Pascale Hall knows a little something about Blue Chips and IPOs, but mostly she knows about “Closely Held Café Olés” and “Wall St. Cappuccinos.” Hall is the owner of Standard & Pours Coffee and Stocks—a small coffee shop in the basement of South Side on Lamar where locals go for drinks, wireless Internet access, and free copies of the Wall Street Journal. In keeping with the theme, ticker symbols of the stocks Hall sold to start the shop are stenciled in large letters across the concrete floor.
But despite the money motif, no one is coming to Hall for stock advice. Most of the coffee-drinking customers think her homage to trading is clever, and no one has ever confused the small shop with Standard & Poor’s, the mammoth corporation behind the S&P 500. A few of Hall’s customers have even asked her to explain the name. “If anything, I’m promoting them,” she says.
Standard & Poor’s doesn’t see it that way.
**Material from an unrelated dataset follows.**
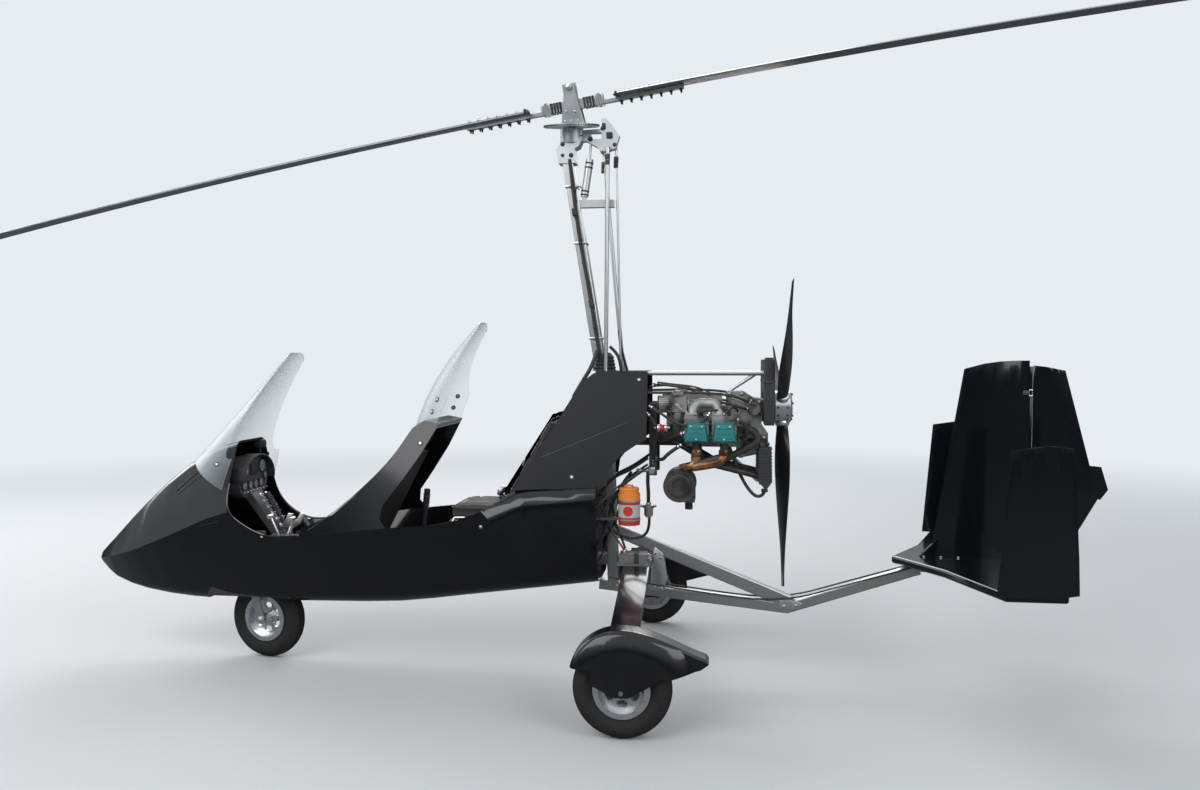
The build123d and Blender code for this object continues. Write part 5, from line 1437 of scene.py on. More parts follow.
# bolts with washers on the torque tube and its bearings: X, Z and radius
SIDE_BOLTS = (
    (-0.030, 2.615, 0.008), (0.012, 2.560, 0.008), (-0.030, 2.560, 0.006), (0.060, 2.650, 0.007),
    (0.105, 2.640, 0.009), (0.165, 2.690, 0.007), (0.225, 2.610, 0.007),
)
side_bolts = []
for x, z, radius in SIDE_BOLTS:
    for side in SIDES:
        try:
            spot, _ = skin_point("rotor_head", (x, side * 0.5, z), (0, -side, 0))
        except ValueError:
            continue
        washer_face = spot + Vector((0, side * 0.003, 0))
        side_bolts.append(drum(spot, washer_face, radius * 1.4, 0.0006, 20))
        side_bolts.append(drum(washer_face, spot + Vector((0, side * 0.009, 0)), radius, 0.0012, 6))
piece("head_bolts", "airframe", dark_steel, *side_bolts, slot="dark_steel")
# square rubber stops on both sides of the torque plates
stops = []
for x, z, width in ((0.200, 2.655, 0.030), (0.172, 2.700, 0.018)):
    for side in SIDES:
        spot, _ = skin_point("rotor_head", (x, side * 0.5, z), (0, -side, 0))
        stops.append(block(spot + Vector((0, side * 0.004, 0)), (width, 0.008, 0.030), 0.003))
piece("head_stops", "airframe", black_matte, *stops)

# trim cylinder: bands at shares of its length, and its air line
run_low, run_high = Vector((0.072, 0, 2.360)), Vector((0.100, 0, 2.540))
way = (run_high - run_low).normalized()
collars = []
for share in (0.06, 0.16, 0.80, 0.92):
    centre = run_low + (run_high - run_low) * share
    collars.append(drum(centre - way * 0.004, centre + way * 0.004, 0.0205, 0.0015, 28))
piece("trim_cylinder_bands", "airframe", dark_steel, *collars)
AIR_LINE = ((0.062, -0.020, 2.400), (0.045, -0.030, 2.420), (0.030, -0.036, 2.380), (0.040, -0.040, 2.330))
piece("trim_air_line", "airframe", hose_rubber, hose(AIR_LINE, 0.003, 2))
print("head with", len(side_bolts) // 2, "side bolts")

# %% [markdown]
# Wires and tubes never run bare: they are bundled along the mast and tied every hand's breadth.
# The bundle is three cords on slightly different lines, drawn through a few points each.

# %% Mast bundle
# X and Z of the bundle on its way down the mast's port side
MAST_RUN = (
    (0.004, 2.540), (0.020, 2.413), (0.038, 2.254), (0.057, 2.144), (0.075, 2.033), (0.106, 1.874),
    (0.113, 1.824), (0.131, 1.714), (0.150, 1.600), (0.166, 1.520),
)
BUNDLE_Y = -0.046
# columns: offset aft, offset inwards, radius, sway between the ties
CORDS = ((0, 0, 0.0045, 0.0), (0.006, 0.003, 0.0030, 0.002), (-0.005, 0.004, 0.0026, -0.002))
bundle = []
for aft, inwards, radius, sway in CORDS:
    line = []
    for index, (x, z) in enumerate(MAST_RUN):
        line.append((x + aft + sway * (index % 2), BUNDLE_Y + inwards, z))
    bundle.append(hose(line, radius))
piece("mast_cables", "airframe", hose_rubber, *bundle)
TIE_PROFILE = ((0.0085, -0.003), (0.0105, -0.003), (0.0105, 0.003), (0.0085, 0.003))
lean = Matrix.Rotation(math.radians(-8), 4, "Y")
ties = []
for x, z in (*MAST_RUN[1:5], *MAST_RUN[6:]):
    place = Matrix.Translation((x + 0.001, BUNDLE_Y + 0.002, z))
    ties.append(placed(spun(TIE_PROFILE, 20), place @ lean))
piece("mast_cable_ties", "airframe", black_matte, *ties)

# sleeves where the bundle splits
sleeves = [
    drum((0.026, -0.047, 2.300), (0.034, -0.047, 2.262), 0.0125, 0.003, 20),
    drum((0.110, -0.047, 1.852), (0.118, -0.047, 1.812), 0.0135, 0.003, 20),
]
# gaiter where the mast enters the cowling, and the hoses that run down beside it
gaiter = bellows(0.030, 1.500, 1.590, ((0.062, 0), (0.055, 0.008)), (-0.003, 0.017), 5)
sleeves.append(placed(spun(gaiter, 40), Matrix.Translation((0.172, 0, 0))))
MAST_FOOT_HOSES = (
    (0.010, (
        (0.030, -0.085, 1.372), (0.075, -0.088, 1.450), (0.120, -0.080, 1.520), (0.145, -0.060, 1.600),
    )),
    (0.008, (
        (0.262, -0.040, 1.496), (0.258, -0.050, 1.540), (0.240, -0.048, 1.590), (0.205, -0.045, 1.620),
    )),
    (0.007, ((0.285, 0.030, 1.496), (0.268, 0.020, 1.560), (0.250, 0.010, 1.640), (0.246, 0.006, 1.700))),
)
sleeves += [hose(line, radius) for radius, line in MAST_FOOT_HOSES]
piece("mast_sleeves", "airframe", black_matte, *sleeves)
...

A year and a half after Hall opened the shop in March 2003, she received a letter from the credit rating providers requesting that she surrender her web site, standardandpours.com, because its domain name was too similar to their own (standardandpoors.com). Hall refused, but put a disclaimer on her site warning visitors that she is not affiliated with the company.
In February 2005, Hall received another letter asking her to remove the site, but no legal action has been taken against her so far. “They thought we’d go out of business,” Hall says. Instead, her business has grown: A second shop will open soon at Akard and Pacific, and a group of NBA players want to invest in several more, renewing Standard & Poor’s efforts to prevent Hall from toying with their trademark. She received a third letter this spring.
“They want me to change my name, but I don’t want to,” Hall says. “We don’t really advertise. It’s the name people recognize.”
For Standard & Poor’s, that’s the problem.